In Class 2 equipment, all mains related circuitry has to have double insulation between life or neutral and anything else in the unit, even internal circuitry right next to the mains wiring. Double insulation is achieved both through creepage (physical distance) and coverage (appropriate materials wrapped around).

Class 1 is achievable for the DIY enthusiast. That's why every project site recommends it. If your unit fails, it fails safe - unless you skimped on the PE wiring.

Class 2 requires every single component that has to do with the mains (primary) side to be certified for class 2 usage by regulation and safety authorities. Compliant wire, compliant board connectors, compliant board layout techniques, compliant transformer, etc. That's why no DIY project site recommends it. It's only reasonable for someone who has training and/or experience in that field.

Rest assured that a DIY product of the average hobbyist would fail the first couple of times of UL, IEC or VDE testing in a jiffy. That's why nobody tries: You are responsible for what you switch on and leave running. And when your house burns down or someone dies, you're still responsible.

In short: we want our amplifiers and sources to be class I (one) devices, because we can. If it gives us headaches because we mess up the ground layout, we improve upon it. If we get into the realm of multiple homegrown class I devices humming together to no avail, we convert to balannced interconnects! :D

Should we at some point feel the need to mess with class II (two) equipment, we first make shure we know exactly what serves which purpose - and we replace broken parts with certified and approved parts only.

quote:
What's the big deal anyway?

You're dead if you do it wrong. If you do it wrong and survive out of luck, it'll be your kids who die. Or your kitty... You get my point, Carlos! It's not funny.

quote:
I don't see or understand how any of it is "double-insulated.

Read up on it , it's not too difficult to learn.

Cheers,
Sebastian.
ianpengelly
Andrew,

Just looking through at your suggestions for a disconnecting network, they are one or more of the following:

10r power resistor.
power bridge diode wired in inverse parallel.
high frequency capacitor (10nF to 100nF ceramic).

Can you just give me a little clarification, would you class a power resistor as 2W or more?

A power bridge diode as handling how many amps?

I would assume the arrangement is as shown in the attached diagram.
AndrewT
Hi Ian,
the power resistor theoretically should never carry more than about a volt.

But ,during a failure mode the diodes may survive long enough with kA through them to develop a lot more than 1V, could we be approaching 10Vpk? that would be 10Wpk.
A wire wound can survive a much higher short term peak than any of the film types. It is survivabilty in the very short term that matters and even then only once for that fuse blowing incident.
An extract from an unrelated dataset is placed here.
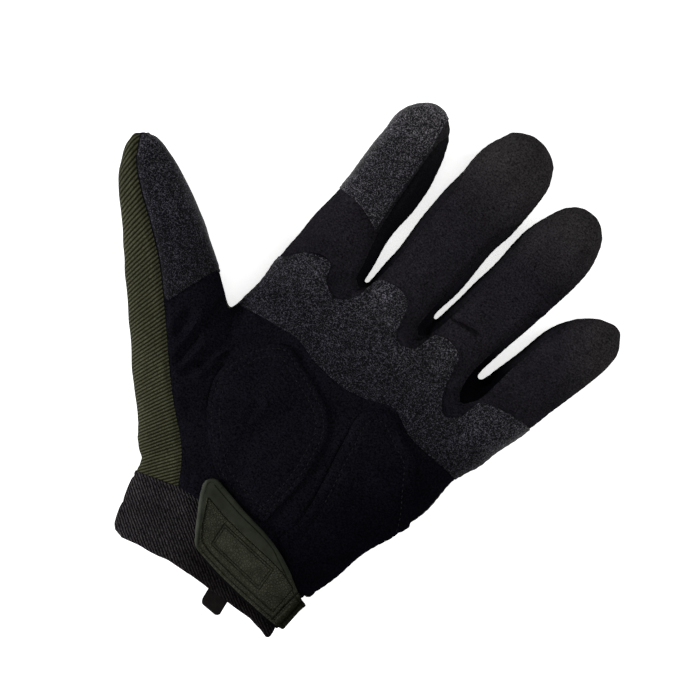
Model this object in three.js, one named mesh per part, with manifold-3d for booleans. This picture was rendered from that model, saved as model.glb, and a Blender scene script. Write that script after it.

I suppose you could deliberately set up a test with mains direct to audio ground (no PSU or amplifier inside) and close the case up. Stand back and switch on.
Tell us what happens and which parts survive the test and which are burnt out/test abnormally.
Nordic
I have seen it burn out even 1W carbon types... I only use flameproof wirewounds for that now...
ianpengelly
Some progress!

First up I have now sucessfully moved over to a two transformer set up, so I have a transformer per channel now, i.e. true dual mono. This setup has resulted in no hum, as did the setup using one rectifier board to supply the two channels when using a single trasnformer. I feel pleased that I have proved a theory and hope that others can use this advice when they design their amps or find it useful in solving an exisiting issue.

I have also had a chance to install a disconnecting network as discussed above and, whilst this had no bearing on the hum issue, what it has done is surpressed noise (such as pops and cracks) from other electrical equipment in my household, i.e. the fridge, boiler and light switches.

All in all it has been an interesting learning experience and no doubt I'll get some more knowledge when I upgrade my pre-amp to include a buffer stage.

Thanks to all who have contributed to this thread. :D
mourip
quote:
Originally posted by ianpengelly
Some progress!

First up I have now sucessfully moved over to a two transformer set up, so I have a transformer per channel now, i.e. true dual mono. This setup has resulted in no hum, as did the setup using one rectifier board to supply the two channels when using a single trasnformer.

Did you notice any audible difference between the single tranny/single rectifier and dual tranny/dual rectifier setups?